Vikas Singhal

Reducing Processes for Distributed Task Processing Using Beanstalk



To reduce the number of processes and free unnecessary occupation of system resources. Achieve parallel processing and optimal system performance without creating too many processes.

Old mechanism:
​In our application​ ​(beanstalk based messaging system), whenever a new job (for example a MO or MT processing task) related to a shortcode is received, it is put into a corresponding tube (which is basically a queue). The tube would look like mo-<short-code> or mt-<short-code> (eg, mo-1010). In production, there are 50 short-codes, with 50 tubes for MT tasks and 50 tubes for MO tasks were present. To process each of the tube jobs, we had a dedicated script, which would monitor that tube in the background and if a job came in, the script would process it and free that job from relevant tube.

The Problem:
As per this mechanism, we have more than 150 processes (daemons) that are always running in the background and consuming/holding server resources like mysql (database) connections, bandwidth and memory etc. Another 50 processes exist to monitor schedule of tasks attributed to the shortcodes.

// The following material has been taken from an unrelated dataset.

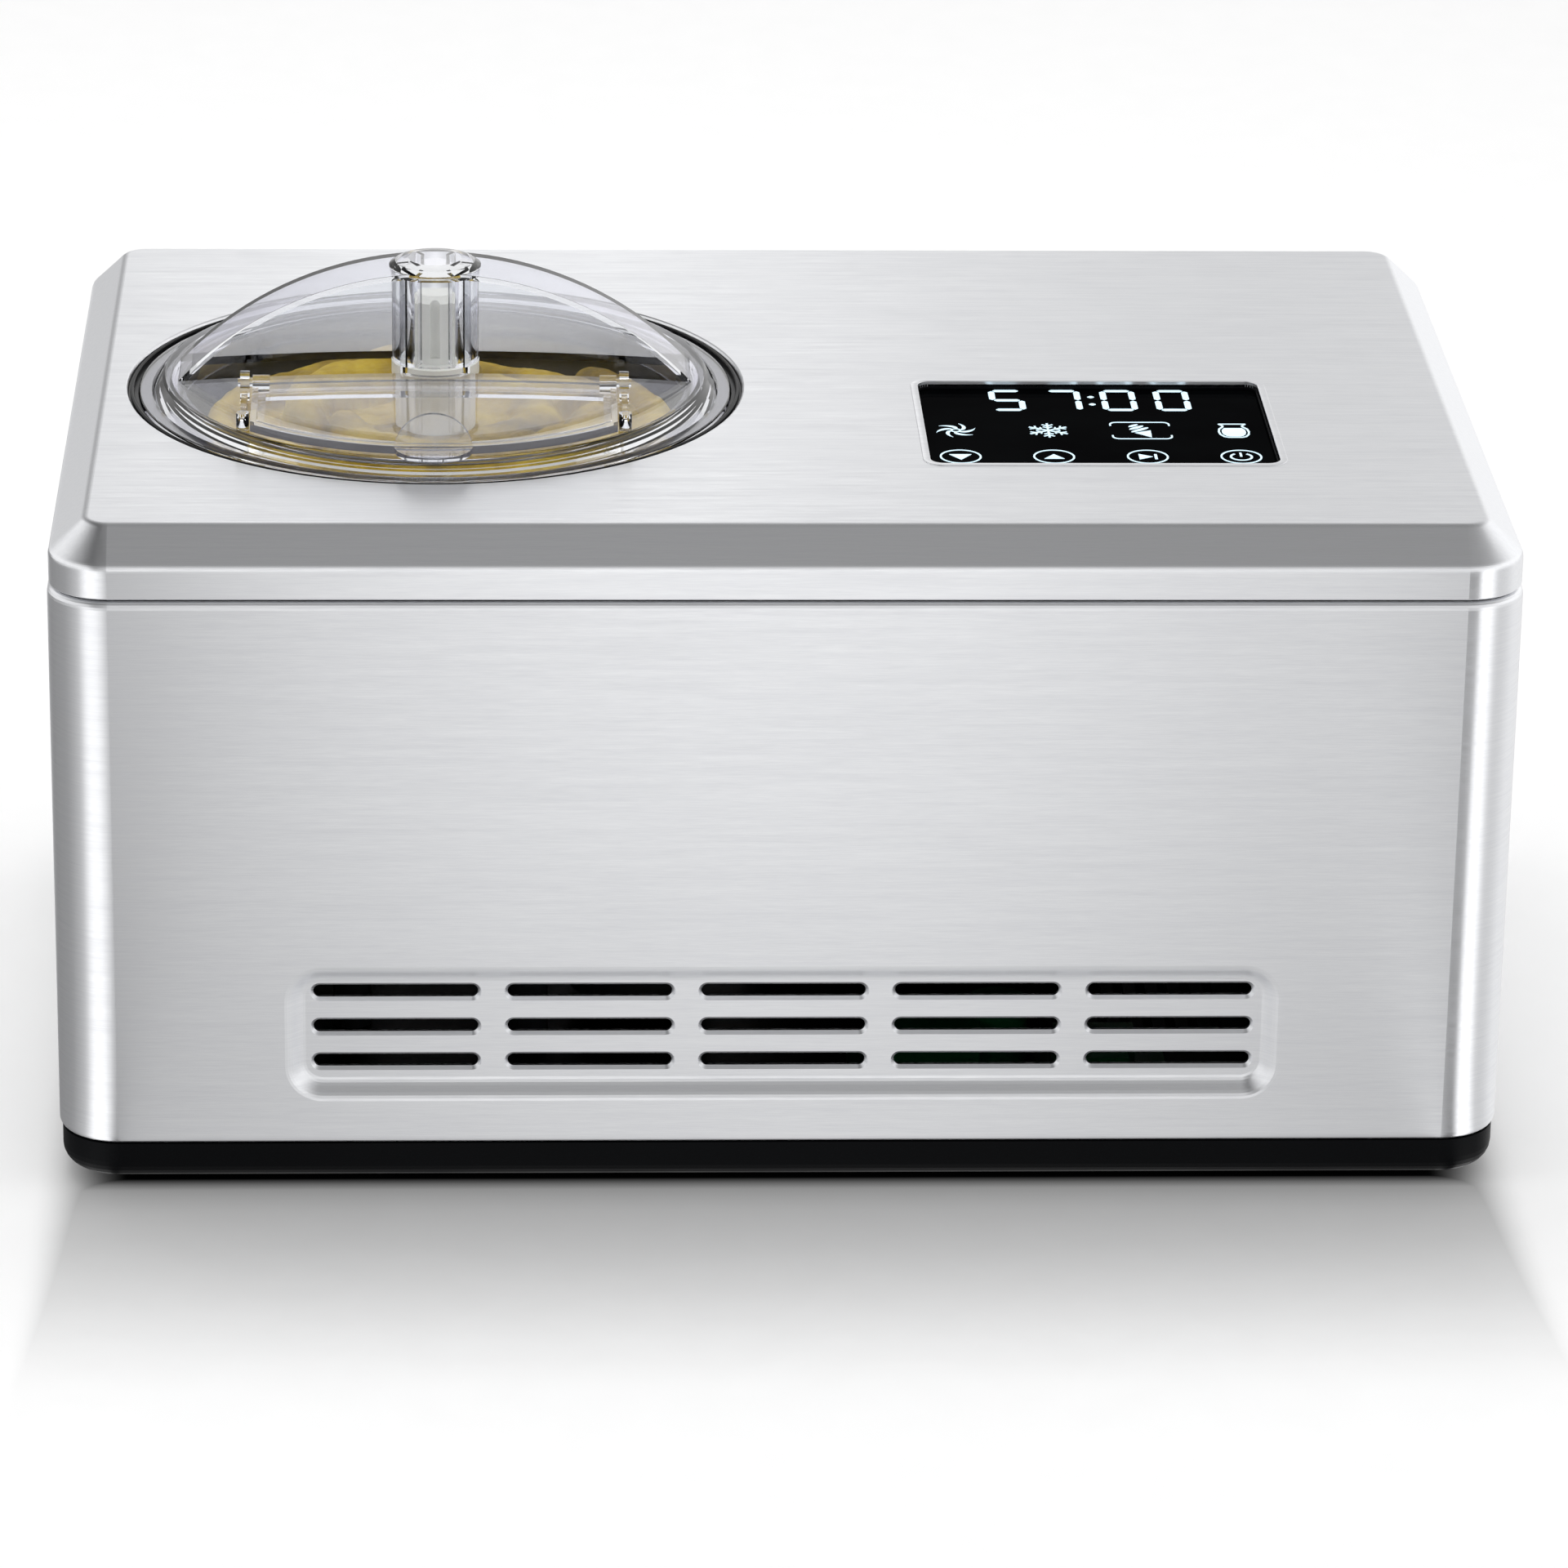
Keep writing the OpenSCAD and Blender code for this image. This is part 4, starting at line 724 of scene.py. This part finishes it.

A mechanism/solution, by which the total number of processes could be brought down and at the same time to have them run, always.

We created a php main script which runs in the background as a daemon which monitors a specific set of tubes. Whenever a job comes, the script will fetch it and according to its details; another process corresponding to its tube gets started, which takes care of all the jobs related to that tube and terminates (these scripts are the ones that were earlier handling the shortcode specific tubes). After starting the process, script ignores the corresponding tube and monitor the remaining tubes. After a definite interval, we look for the process list to check if the processes that were started by script are over or not. If they’re over (not found in process list), we add those into our watch list again to start monitoring them. By following this approach, only few processes/instances of main script run as supervisor processes, so less resources get consumed, when the system is idle. Also, resources like mysql connections gets free when not required. So overall, the system is idle when no jobs exist. The additional task monitoring processes will also reduced to have each process monitor multiple shortcode-wise tasks scheduled.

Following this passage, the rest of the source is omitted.